С.) потребовал у эмира выдать ему его телохранителей-русов (гуламов), чтобы им был предложен ислам или смерть. Так как эмир ответил отказом, начались беспорядки, и в 380/990 году эмир укрепился в цитадели против проповедника Тузи и народ ал-Баба (Дербенда. — М. С.) осаждали ее двадцать восемь дней, и дела приняли такой оборот, что эмир был вынужден просить проповедника обеспечить ему безопасность (с условием), что он сдаст ему цитадель, а сам со своими гуламами уйдет в Табарсаран, что и было разрешено»{233}.Захватив крепость, Тузи призвал в город в качестве повелителя Ширваншаха. Однако повторно изгнанный эмир не склонен был так легко отказываться от престола. Поэтому все в том же 990 г. история получила продолжение: «Затем один из телохранителей (гуламов) Маймуна, по имени Балид, напал на него (Ширваншаха. — М. С.)

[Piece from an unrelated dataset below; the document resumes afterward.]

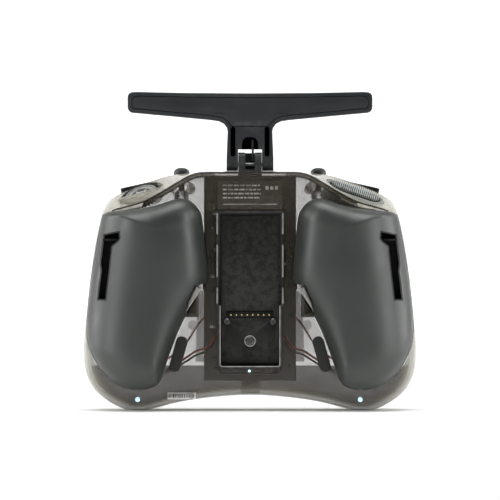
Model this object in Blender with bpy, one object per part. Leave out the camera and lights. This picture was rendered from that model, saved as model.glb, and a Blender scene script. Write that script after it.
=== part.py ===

в правительственном здании и ранил его, ударив по затылку секирой. Гулам бежал к своему господину Маймуну, который был в Табарсаране. Подчиненные правителя Ширвана увезли своего раненого господина в Ширван, а эмир Маймун снова вошел в город ал-Баб»{234}. Как показывают другие исламские источники, от мусульманских авторов явно нельзя ожидать особой точности в передаче чуждых для них славянских имен. Поэтому и Балид восточных летописей, и Валит-Валет карельских преданий являются, судя по всему, различными искаженными вариантами написания слова Волот. Разумеется, мы не можем со стопроцентной уверенностью утверждать, что последний действительно был именно воеводой Рюрика, хотя различные карельские данные однозначно свидетельствуют в пользу значительной древности этого образа. Однако присутствие Балида в дружине русов почти через 130 лет после призвания варягов указывает на наличие в их составе велетов-волотов. Данное соображение может быть подкреплено и другим наблюдением. Как уже говорилось выше, другим наименованием этого западнославянского племени было лютичи. В период, последовавший за призванием варягов, этот термин также неоднократно встречается нам в летописи как личное имя или характеристика потомков высшего слоя заморских пришельцев. При описании сущности Святослава автор ПВЛ под 971 г. влагает в уста греческих послов следующую оценку этого киевского князя: «Лють се мужъ хочет быти…»{235} Его внуку Мстиславу Нестор дает самую восторженную характеристику, но Киево-Печерский Патерик отзывается о нем точно так же, как и летопись о его деде: «Лютымъ Мьстиславомъ»{236}. Наконец, сын Свенельда, этого знаменитого варяжского воеводы при Игоре, Святославе и Ярополке, носит имя Лют. Нелишним в этой связи будет вспомнить и то, что в «Голубиной книге» Волот и Владимир оказываются взаимозаменяемыми именами. Если это не случайное совпадение, вызванное механическим перенесением последнего персонажа из былин (где он, впрочем, никогда не выступает в качестве олицетворения мудрости), то перед нами недвусмысленное указание на племенную принадлежность правнука Рюрика, зафиксированное народной памятью. Слишком много источников, как отечественных, так и зарубежных, от Франции до Азербайджана, вне всякой связи друг с другом и в совершенно различных контекстах настойчиво твердят о какой-то особенной связи русов и волотов-велетов, и это явно не может быть просто случайным совпадением.